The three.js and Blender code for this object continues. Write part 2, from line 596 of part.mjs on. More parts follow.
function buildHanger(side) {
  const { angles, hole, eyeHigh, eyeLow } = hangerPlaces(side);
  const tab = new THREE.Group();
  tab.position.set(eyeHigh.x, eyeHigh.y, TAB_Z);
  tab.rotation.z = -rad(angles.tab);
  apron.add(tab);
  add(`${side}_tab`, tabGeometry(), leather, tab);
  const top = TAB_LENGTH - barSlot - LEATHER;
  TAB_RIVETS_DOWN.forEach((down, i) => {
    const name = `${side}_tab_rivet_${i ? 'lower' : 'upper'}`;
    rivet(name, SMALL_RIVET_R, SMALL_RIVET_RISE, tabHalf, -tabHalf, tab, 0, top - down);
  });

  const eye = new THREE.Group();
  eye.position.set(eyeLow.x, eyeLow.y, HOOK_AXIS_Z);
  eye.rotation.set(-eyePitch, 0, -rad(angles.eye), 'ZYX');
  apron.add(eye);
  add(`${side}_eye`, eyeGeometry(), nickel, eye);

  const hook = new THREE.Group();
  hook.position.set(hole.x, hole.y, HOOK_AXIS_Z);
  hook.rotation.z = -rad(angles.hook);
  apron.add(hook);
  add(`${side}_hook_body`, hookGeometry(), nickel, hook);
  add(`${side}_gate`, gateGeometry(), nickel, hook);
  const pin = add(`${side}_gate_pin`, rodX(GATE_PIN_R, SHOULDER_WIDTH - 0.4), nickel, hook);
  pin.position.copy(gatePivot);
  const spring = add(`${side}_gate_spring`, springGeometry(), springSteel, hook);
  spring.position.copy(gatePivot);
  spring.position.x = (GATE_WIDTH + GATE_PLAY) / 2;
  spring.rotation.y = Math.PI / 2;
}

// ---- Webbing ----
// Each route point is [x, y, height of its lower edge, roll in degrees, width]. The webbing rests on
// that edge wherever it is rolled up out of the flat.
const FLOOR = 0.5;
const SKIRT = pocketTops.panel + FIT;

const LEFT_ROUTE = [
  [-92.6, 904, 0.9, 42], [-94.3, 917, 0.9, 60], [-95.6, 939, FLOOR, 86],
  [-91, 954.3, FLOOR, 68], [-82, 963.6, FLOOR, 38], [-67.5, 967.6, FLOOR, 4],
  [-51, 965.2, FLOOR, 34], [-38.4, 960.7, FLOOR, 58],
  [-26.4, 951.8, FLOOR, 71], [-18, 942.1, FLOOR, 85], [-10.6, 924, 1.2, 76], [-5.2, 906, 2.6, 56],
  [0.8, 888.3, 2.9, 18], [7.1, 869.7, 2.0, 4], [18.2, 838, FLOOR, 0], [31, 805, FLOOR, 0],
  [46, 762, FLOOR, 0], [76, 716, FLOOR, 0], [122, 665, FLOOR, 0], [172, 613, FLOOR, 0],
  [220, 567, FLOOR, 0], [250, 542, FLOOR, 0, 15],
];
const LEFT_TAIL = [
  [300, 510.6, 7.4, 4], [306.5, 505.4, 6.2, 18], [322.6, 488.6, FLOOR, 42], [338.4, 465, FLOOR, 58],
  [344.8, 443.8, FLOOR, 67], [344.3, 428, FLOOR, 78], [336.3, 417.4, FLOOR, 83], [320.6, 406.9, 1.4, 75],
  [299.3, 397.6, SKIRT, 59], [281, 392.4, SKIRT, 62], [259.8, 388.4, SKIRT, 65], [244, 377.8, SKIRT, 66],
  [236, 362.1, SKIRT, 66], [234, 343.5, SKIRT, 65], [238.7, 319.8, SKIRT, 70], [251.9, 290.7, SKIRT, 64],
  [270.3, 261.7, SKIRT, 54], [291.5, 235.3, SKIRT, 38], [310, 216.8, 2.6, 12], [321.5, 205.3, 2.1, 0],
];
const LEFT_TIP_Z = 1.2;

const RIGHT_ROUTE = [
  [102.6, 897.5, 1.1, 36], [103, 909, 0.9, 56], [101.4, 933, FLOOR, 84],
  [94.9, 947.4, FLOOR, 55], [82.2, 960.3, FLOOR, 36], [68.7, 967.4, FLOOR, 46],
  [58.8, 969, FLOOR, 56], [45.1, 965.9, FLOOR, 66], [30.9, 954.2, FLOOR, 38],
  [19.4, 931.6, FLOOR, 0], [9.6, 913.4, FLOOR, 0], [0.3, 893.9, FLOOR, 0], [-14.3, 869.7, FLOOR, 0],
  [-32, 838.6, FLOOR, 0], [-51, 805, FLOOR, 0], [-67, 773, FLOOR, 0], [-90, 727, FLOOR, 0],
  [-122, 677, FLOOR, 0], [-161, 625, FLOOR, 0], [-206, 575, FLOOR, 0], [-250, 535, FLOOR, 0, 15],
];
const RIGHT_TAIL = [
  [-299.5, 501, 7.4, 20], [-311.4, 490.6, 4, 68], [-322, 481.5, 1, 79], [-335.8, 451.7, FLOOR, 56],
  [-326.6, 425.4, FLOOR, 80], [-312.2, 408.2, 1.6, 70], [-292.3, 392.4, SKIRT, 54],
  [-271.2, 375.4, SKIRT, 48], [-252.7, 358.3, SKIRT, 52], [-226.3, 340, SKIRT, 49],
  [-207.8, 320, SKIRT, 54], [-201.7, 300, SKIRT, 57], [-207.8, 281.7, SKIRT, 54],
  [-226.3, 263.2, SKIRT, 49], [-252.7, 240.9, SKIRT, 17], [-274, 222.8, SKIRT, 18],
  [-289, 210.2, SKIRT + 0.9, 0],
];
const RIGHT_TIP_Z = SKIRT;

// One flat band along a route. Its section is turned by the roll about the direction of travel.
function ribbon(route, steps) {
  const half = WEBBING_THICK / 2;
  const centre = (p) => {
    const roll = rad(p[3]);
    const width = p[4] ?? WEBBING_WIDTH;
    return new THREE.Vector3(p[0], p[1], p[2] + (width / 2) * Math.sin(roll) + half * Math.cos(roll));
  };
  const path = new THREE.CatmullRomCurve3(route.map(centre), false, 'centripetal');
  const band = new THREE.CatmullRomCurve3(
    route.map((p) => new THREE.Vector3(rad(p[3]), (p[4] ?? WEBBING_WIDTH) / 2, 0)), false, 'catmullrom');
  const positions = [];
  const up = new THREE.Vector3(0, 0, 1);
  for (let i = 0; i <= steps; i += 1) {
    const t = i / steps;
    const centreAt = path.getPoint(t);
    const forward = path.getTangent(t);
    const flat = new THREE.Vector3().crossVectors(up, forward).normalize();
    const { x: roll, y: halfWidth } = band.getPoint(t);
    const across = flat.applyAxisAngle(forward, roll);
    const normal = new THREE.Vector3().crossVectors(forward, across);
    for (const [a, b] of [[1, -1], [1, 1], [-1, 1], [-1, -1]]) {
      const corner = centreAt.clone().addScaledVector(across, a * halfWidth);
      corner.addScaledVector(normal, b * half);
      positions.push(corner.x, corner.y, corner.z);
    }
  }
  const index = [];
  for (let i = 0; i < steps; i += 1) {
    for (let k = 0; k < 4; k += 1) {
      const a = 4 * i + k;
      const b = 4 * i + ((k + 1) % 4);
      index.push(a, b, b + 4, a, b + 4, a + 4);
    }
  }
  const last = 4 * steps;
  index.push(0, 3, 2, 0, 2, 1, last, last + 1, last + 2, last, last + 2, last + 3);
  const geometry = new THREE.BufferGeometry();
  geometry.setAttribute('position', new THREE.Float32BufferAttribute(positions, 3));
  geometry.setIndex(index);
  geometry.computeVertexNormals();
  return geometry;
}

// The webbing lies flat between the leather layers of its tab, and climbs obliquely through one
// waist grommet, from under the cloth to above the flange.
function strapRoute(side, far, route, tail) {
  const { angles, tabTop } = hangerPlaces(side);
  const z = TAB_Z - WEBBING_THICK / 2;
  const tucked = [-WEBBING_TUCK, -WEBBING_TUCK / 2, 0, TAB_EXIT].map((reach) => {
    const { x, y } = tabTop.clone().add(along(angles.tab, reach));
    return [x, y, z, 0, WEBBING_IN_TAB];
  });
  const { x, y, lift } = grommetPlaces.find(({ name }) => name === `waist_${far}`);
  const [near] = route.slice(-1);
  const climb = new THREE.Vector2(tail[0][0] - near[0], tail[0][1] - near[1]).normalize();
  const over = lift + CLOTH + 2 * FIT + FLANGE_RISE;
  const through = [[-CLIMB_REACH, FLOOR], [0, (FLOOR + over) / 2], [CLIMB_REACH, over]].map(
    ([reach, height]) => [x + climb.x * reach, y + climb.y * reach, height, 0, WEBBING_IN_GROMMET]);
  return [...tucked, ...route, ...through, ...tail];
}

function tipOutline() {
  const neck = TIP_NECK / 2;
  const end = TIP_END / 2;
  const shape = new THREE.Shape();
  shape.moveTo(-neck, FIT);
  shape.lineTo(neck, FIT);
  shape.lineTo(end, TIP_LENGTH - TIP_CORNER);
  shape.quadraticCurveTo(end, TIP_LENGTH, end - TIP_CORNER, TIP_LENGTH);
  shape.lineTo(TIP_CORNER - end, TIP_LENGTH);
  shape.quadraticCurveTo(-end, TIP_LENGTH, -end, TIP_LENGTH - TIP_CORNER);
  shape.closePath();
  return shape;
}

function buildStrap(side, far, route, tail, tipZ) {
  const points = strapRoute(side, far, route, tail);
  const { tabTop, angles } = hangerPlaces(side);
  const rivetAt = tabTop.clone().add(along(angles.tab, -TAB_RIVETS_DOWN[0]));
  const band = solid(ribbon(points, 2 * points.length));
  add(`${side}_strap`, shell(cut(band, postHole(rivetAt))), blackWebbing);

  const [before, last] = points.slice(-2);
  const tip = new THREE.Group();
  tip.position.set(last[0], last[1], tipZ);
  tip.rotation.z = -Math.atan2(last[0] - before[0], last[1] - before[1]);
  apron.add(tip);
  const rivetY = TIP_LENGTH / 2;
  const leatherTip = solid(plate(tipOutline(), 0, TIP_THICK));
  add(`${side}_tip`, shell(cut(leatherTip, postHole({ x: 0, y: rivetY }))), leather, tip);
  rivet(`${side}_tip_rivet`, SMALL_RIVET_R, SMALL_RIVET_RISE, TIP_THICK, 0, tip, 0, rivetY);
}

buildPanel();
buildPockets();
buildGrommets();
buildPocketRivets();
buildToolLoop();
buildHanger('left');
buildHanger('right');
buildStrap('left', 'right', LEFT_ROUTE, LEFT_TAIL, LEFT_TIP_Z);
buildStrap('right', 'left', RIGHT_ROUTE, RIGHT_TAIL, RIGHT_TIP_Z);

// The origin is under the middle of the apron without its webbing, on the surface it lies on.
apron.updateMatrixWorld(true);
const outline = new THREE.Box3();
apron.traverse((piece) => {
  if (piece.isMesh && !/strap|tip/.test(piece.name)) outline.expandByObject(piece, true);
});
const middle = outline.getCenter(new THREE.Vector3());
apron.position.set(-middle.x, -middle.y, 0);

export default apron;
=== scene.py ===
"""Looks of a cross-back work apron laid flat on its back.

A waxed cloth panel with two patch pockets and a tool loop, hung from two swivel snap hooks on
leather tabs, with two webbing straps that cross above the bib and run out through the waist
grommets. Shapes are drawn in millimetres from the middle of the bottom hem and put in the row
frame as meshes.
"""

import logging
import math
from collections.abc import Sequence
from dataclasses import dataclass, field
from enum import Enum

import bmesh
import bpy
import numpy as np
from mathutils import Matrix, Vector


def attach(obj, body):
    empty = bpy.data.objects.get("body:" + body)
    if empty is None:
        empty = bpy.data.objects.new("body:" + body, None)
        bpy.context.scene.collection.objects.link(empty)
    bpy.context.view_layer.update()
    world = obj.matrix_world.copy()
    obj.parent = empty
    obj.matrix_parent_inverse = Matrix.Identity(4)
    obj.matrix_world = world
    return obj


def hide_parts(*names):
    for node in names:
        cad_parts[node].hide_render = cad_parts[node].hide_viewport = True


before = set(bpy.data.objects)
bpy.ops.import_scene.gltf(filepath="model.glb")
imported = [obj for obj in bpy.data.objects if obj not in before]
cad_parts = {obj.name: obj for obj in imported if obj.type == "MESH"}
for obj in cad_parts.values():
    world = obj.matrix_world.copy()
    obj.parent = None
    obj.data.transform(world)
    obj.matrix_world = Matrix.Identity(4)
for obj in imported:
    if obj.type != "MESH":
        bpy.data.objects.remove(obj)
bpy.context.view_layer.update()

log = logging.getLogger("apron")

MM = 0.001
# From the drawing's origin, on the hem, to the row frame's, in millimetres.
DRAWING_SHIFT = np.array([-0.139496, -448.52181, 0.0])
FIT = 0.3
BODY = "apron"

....

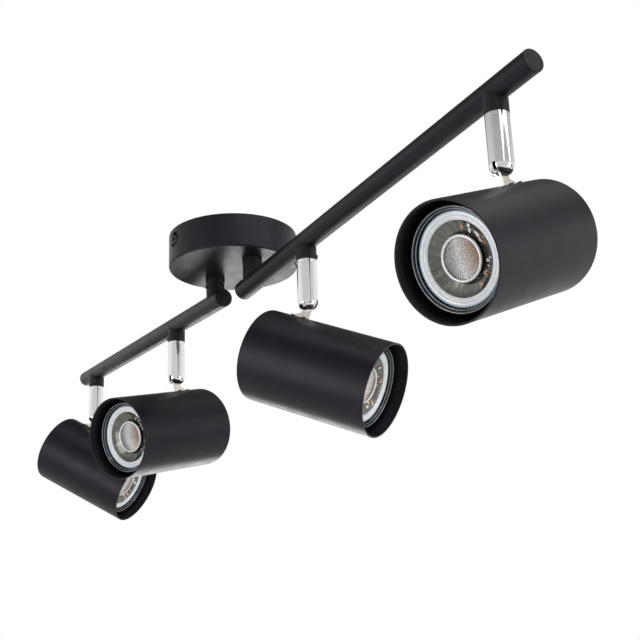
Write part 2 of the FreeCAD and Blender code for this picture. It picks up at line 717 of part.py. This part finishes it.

....

## TO DO
Print exactly the lines above from the one with "obj.matrix_parent_inverse = Matrix.Identity(4)" to the one with "imported = [obj", including both.

## FULL OUTPUT
    obj.matrix_parent_inverse = Matrix.Identity(4)
    obj.matrix_world = world
    return obj


def hide_parts(*names):
    for node in names:
        cad_parts[node].hide_render = cad_parts[node].hide_viewport = True


before = set(bpy.data.objects)
bpy.ops.import_scene.gltf(filepath="model.glb")
imported = [obj for obj in bpy.data.objects if obj not in before]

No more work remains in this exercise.